Relief

From time to time it hits me just how relieved I am to have relinquished faith.

My lovely bride and I were chatting about this the other day. For years she was plagued by guilt. She tried everything she could think of to assuage, dispel, or otherwise properly deal with such guilt.

It wasn’t guilt about anything in particular, mind you. She had committed no crime, sullied no character. Guilt just kind of hung in the air, like a fog.

For me, pride and discipline comprised my personal cats-‘o-nine-tails. I beat myself up over the continuing presence of these scourges on my character, my failure to meet the humility modeled by and demanded by the Savior.

Unlike my bride, I felt like I gained some ground in my personal struggles. She, unfortunately, remained plagued as ever.

And then…

And then we discovered the awful truth about Jesus, about religion. Jesus was just a guy (and maybe not even that; some say he may never have actually existed). Religion is just a man-made fill-in-the-gaps type of mental and cultural device.

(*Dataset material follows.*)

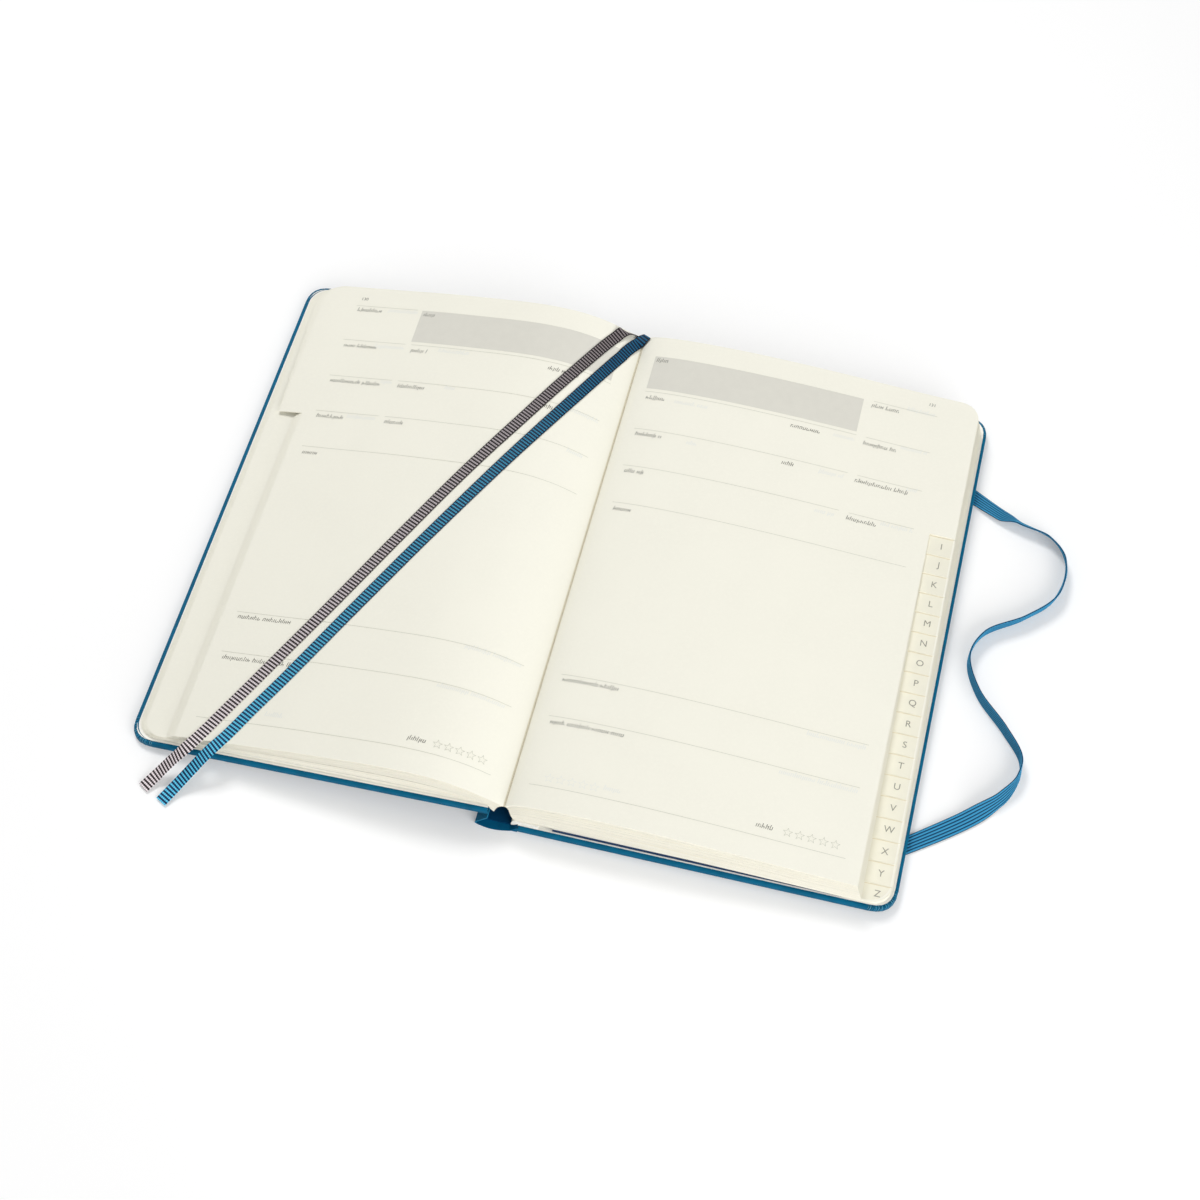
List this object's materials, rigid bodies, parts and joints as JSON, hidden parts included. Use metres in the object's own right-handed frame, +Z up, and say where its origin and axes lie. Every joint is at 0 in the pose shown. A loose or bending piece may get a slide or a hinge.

The Bible is just an old book, and not a particularly wonderful one at that. So we chucked god.

And, God!, does that feel good! The Mrs. has not felt guilty hardly at all since then. My pride and discipline issues are less imposing, less concerning than they were before.

The relief we both feel, seven years hence, is hard to overstate. Like anything, we have adapted to our new normal and so have been desensitized to it. But like grief at a loved one lost, or laughter at the memory of an old joke, or melancholy about times past, every now and then the relief sweeps over me anew. And I am reminded of the great liberation that comes from releasing (and being released from) faith.

And it is good.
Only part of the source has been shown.